4. Factual Background

Complainant provides artificial intelligence software-related services for industries including healthcare and life sciences, manufacturing, retail and financial services. Complainant has trademark rights in “Datarobot” dating back to 2014, with registrations in the United States and numerous other countries for DATAROBOT and DATAROBOT designs (the “DATAROBOT Marks”), including the following:

Mark Jurisdiction Class(es) Registration No. Registration Date
DATAROBOT United States 42 4,601,957 September 9, 2014

Complainant is also the owner of the domain name <datarobot.com>, which resolves to a website that provides information regarding Complainant and its services and contains information about career opportunities with Complainant as well as open job postings and applications.

The disputed domain name was registered on May 8, 2024. The disputed domain name does not resolve to an operable website. Complainant provided evidence indicating that the disputed domain name was utilized in emails impersonating Complainant related to employment recruiting.

5. Parties’ Contentions

A. Complainant

Complainant contends that it has satisfied each of the elements required under the Policy for a transfer of the disputed domain name.

Notably, Complainant contends that the disputed domain name is identical or confusingly similar to the changes the Top-Level Domain (“TLD”).

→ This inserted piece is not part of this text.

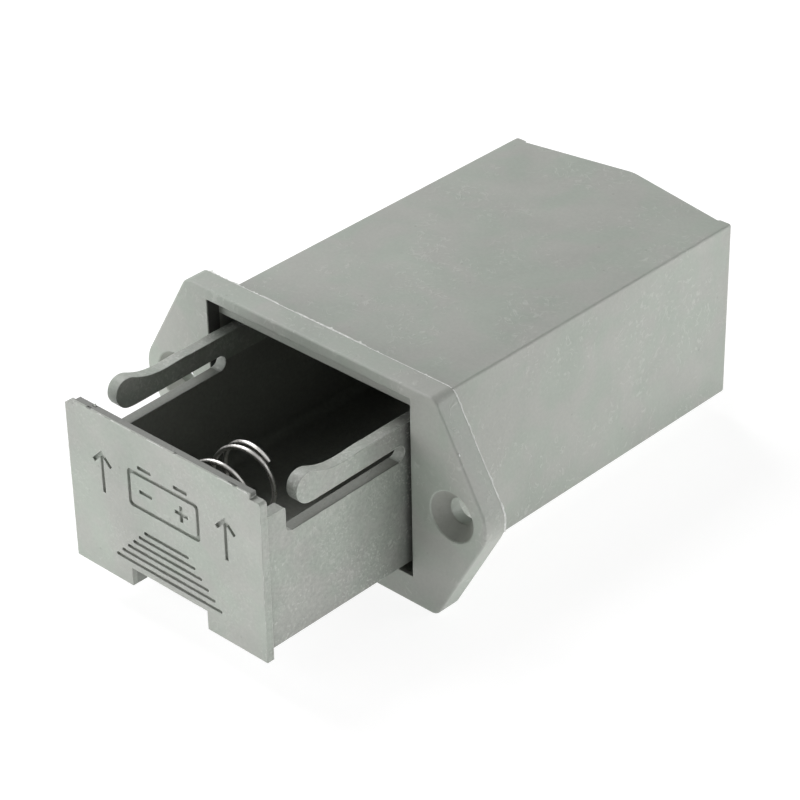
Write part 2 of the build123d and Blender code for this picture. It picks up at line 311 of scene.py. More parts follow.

Complainant contends that it did not authorize or consent to Respondent’s registration of the disputed domain name, that Respondent is not commonly known by the disputed domain name, that Respondent has not used or prepared to use the disputed domain name in connection with a bona fide offering of goods or services or in connection with any protected noncommercial use or fair use, and Respondent has not been authorize, licensed, or otherwise permitted by Complainant to register or use the disputed domain name. In particular, Complainant notes that Respondent’s use of the disputed domain name to impersonate Complainant in an attempt to extract personal information and money from job seekers constitutes fraudulent activity that has no likely or conceivable legitimate purpose.

Complainant notes that Complainant established its rights in the DATAROBOT Marks almost a decade
before Respondent registered the disputed domain name. Complainant contends this fact along with
Respondent’s fraudulent activity indicates that Respondent’s registration and use is in bad faith.
Complainant further contends that Respondent had actual and inferred knowledge of the DATAROBOT

Marks because of Complainant’s trademark registrations.

B. Respondent

Respondent did not reply to Complainant’s contentions.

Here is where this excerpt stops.